Geoffrey Chaucer completed Canterbury Tales in the last decade of the 14th century. While there is no clear timeline, presumably, the story is developing during the same period. Chaucer uses it to comment on the most important topics of modern society. Basically, they are religion and the division of social classes.
Chaucer uses different characters to personify the challenges faced by Medieval society. The pilgrims represent different classes of society – the Knight, the Monk, the Physician, the Miller, etc. The only thing they have in common is their pilgrimage to the shrine of Thomas Becket in Canterbury. Chaucer uses different forms of storytelling, from parable to alchemical account. This helps him to reinforce the differences between the characters.
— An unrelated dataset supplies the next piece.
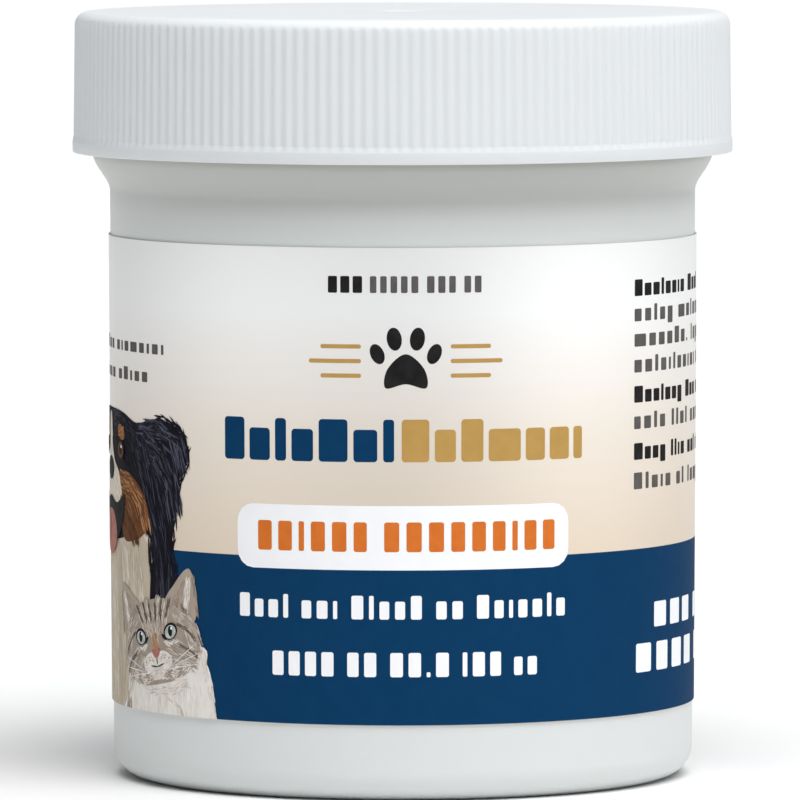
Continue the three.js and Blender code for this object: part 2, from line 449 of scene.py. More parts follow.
# %% [markdown]
# ## The screw cap
# The cap's outline is turned in very many steps, six to each rib. Pushing part of those
# columns inwards then gives the ribs a soft, wave-like section. The grooves start above the
# smooth band at the foot, and they run out by themselves where the rounded top corner passes
# inside their floor, which is how the cutter that makes such a mould leaves them.

# %% Cap
RIBS = 180
COLUMNS_PER_RIB = 6
RIB_DEPTH = 0.14
cap_low, cap_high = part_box("screw_cap")
CAP_TOP = cap_high.z / MM
SKIRT_LOW = cap_low.z / MM
BAND_RADIUS = cap_high.x / MM
RIB_RADIUS_LOW = BAND_RADIUS - 0.09
RIB_RADIUS_HIGH = BAND_RADIUS - 0.22
BAND_TOP = SKIRT_LOW + 0.97
RIB_FOOT = SKIRT_LOW + 1.42
CAP_CORNER = 1.1
BORE_RADIUS = 26.45
SKIRT_CORE = 0.5
PANEL_UNDERSIDE = CAP_TOP - 1.2
GATE_DEPTH = 0.1


def cut_grooves(bm):
    """Pushes the skirt's outer columns inwards, in a wave that deepens above the band."""
    for vert in bm.verts:
        height = vert.co.z / MM
        if height < BAND_TOP + 0.01:
            continue
        radius = math.hypot(vert.co.x, vert.co.y) / MM
        wave = 0.5 - 0.5 * math.cos(RIBS * math.atan2(vert.co.y, vert.co.x))
        run_in = min(1, (height - BAND_TOP) / (RIB_FOOT - BAND_TOP))
        share = (height - RIB_FOOT) / (CAP_TOP - RIB_FOOT)
        crest = RIB_RADIUS_LOW + (RIB_RADIUS_HIGH - RIB_RADIUS_LOW) * min(1, max(0, share))
        groove = crest - RIB_DEPTH * wave * run_in
        if BORE_RADIUS + SKIRT_CORE < radius and groove < radius:
            vert.co.x *= groove / radius
            vert.co.y *= groove / radius


cap_path = rounded([
    (0, PANEL_UNDERSIDE, 0),
    (BORE_RADIUS, PANEL_UNDERSIDE, 0.4),
    (BORE_RADIUS, SKIRT_LOW + 0.4, 0.2),
    (BORE_RADIUS + 0.4, SKIRT_LOW, 0.1),
    (BAND_RADIUS, SKIRT_LOW, 0.12),
    (BAND_RADIUS, BAND_TOP, 0.1),
    (RIB_RADIUS_LOW, RIB_FOOT, 0.1),
    (RIB_RADIUS_HIGH, CAP_TOP, CAP_CORNER),
    (1.9, CAP_TOP, 0.1),
    (1.6, CAP_TOP - GATE_DEPTH, 0.08),
    (0.5, CAP_TOP - GATE_DEPTH, 0.08),
    (0.4, CAP_TOP - 0.04, 0.04),
    (0, CAP_TOP - 0.04, 0),
])
cap_bm = turned(cap_path, RIBS * COLUMNS_PER_RIB)
cut_grooves(cap_bm)
cap_bm = merged_with(cap_bm, thread_sweep(
    root_radius=BORE_RADIUS + THREAD_ANCHOR, root_width=2.0, crest_radius=25.4, crest_width=0.8,
    start_height=54.8))
finished("cap_shell", cap_bm, "cap", cap_plastic, "screw_cap")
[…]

One of the main issues in late 14th century England was class conflict. Traditional feudal society was slowly falling apart. Less than half of able workers survived the Black Plague in the middle of the 14th century. It meant that the survivors could make their own rules because the demand for labor was extremely high. So, conflicts between landlords and peasants became very common. Characters like Miller and Reeve in Canterbury Tales represent the negative perception of the lower class.
English society was also becoming more secular due to different reasons. Firstly, the Black Plague seriously shook the foundations of faith. Secondly, the rise of secular education made the position of the clergy weaker. Lastly, the corruption within the Catholic church was all too evident. Chaucer demonstrates it through his portrayals of the Summoner, Pardoner, and Friar.